Combine with Idea 1: rather than three dimensions picked by hand, use thousands of dimensions derived automatically from corpus distribution. Each word becomes a vector in high-dimensional space; similar words sit at similar points. Vector semantics is the framework; an individual word’s vector is an embedding because the word is embedded into a semantic space whose geometry reflects meaning.

This is not a minor methodological shift. “Every modern NLP algorithm uses embeddings as the representation of word meaning.” Strings are gone. From this week onward, all computation happens on vectors.

The Matrix Underneath

Both concrete embedding methods (TF-IDF and word2vec) are ultimately about co-occurrence matrices — tables counting how often words appear with other words (or documents).

The simplest is the term-document matrix. Each column is a document; each row is a vocabulary word; each cell is a count.
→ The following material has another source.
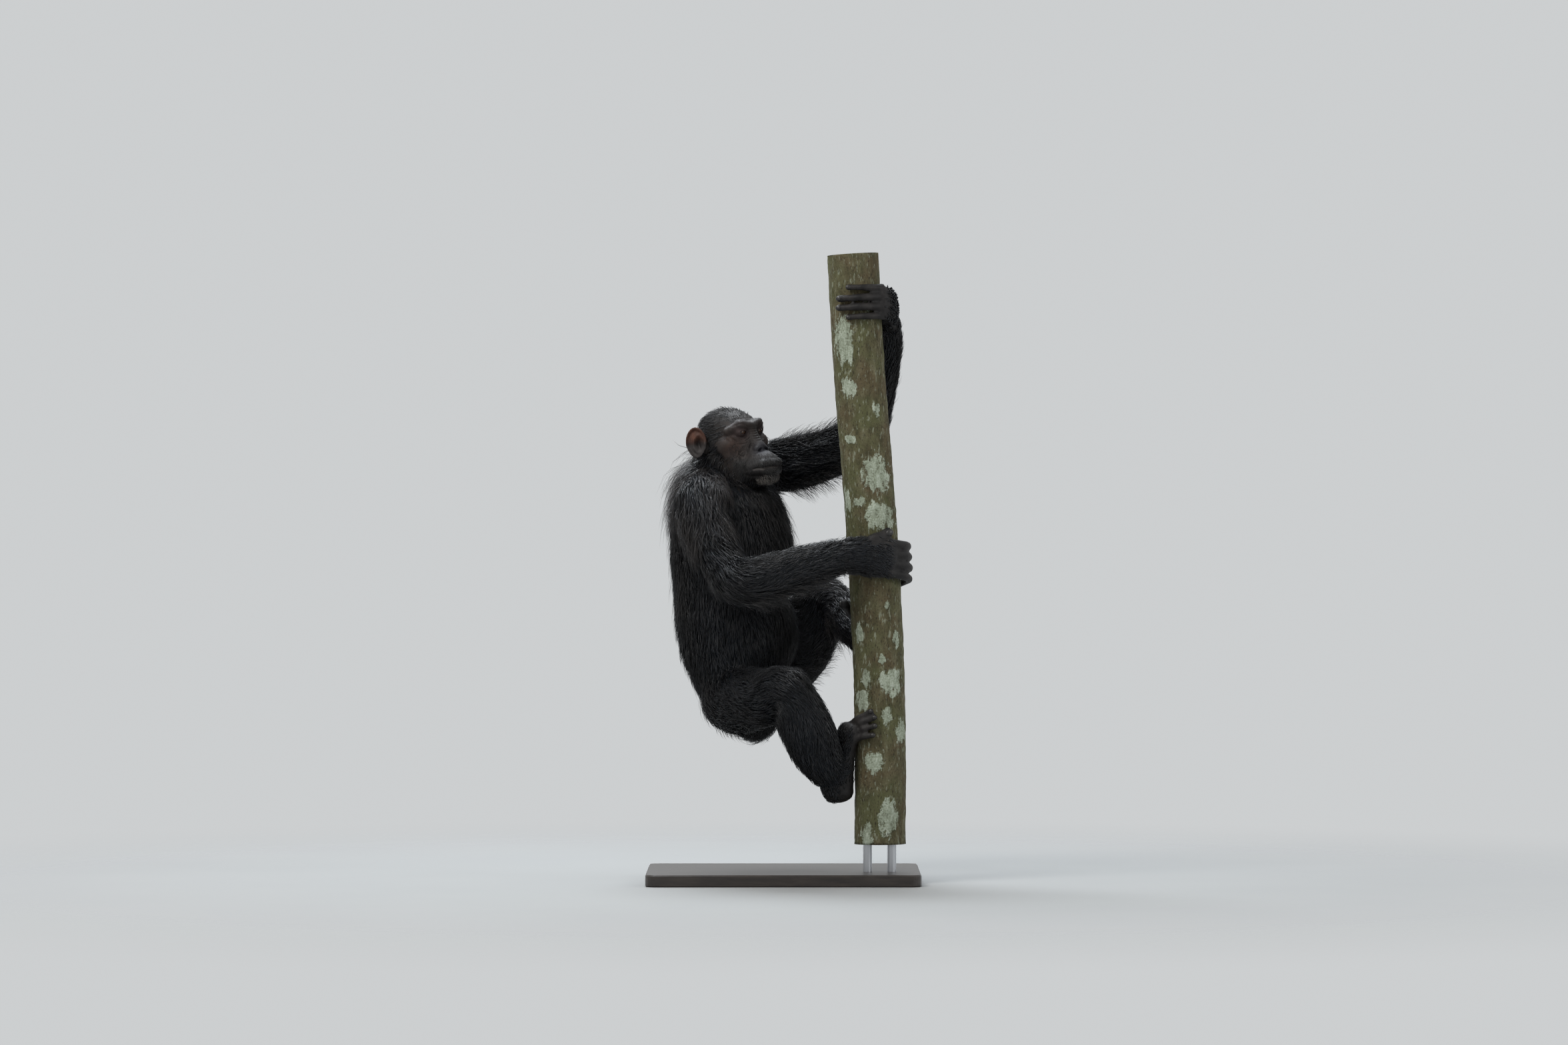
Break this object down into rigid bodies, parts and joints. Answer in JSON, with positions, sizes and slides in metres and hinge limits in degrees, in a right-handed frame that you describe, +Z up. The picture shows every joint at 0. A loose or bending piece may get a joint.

The four Shakespeare plays yield:

	As You Like It	Twelfth Night	Julius Caesar	Henry V
battle	1	0	7	13
good	114	80	62	89
fool	36	58	1	4
wit	20	15	2	3

Two readings, both productive. Column-wise: each column is a document vector — comedies look like each other, histories look like each other, which makes the matrix the basis of the vector space model of information retrieval (Salton 1971). Row-wise: each row is a word vector — battle is “the kind of word that occurs in histories,” fool is “the kind that occurs in comedies.” Words with similar row vectors have related meanings.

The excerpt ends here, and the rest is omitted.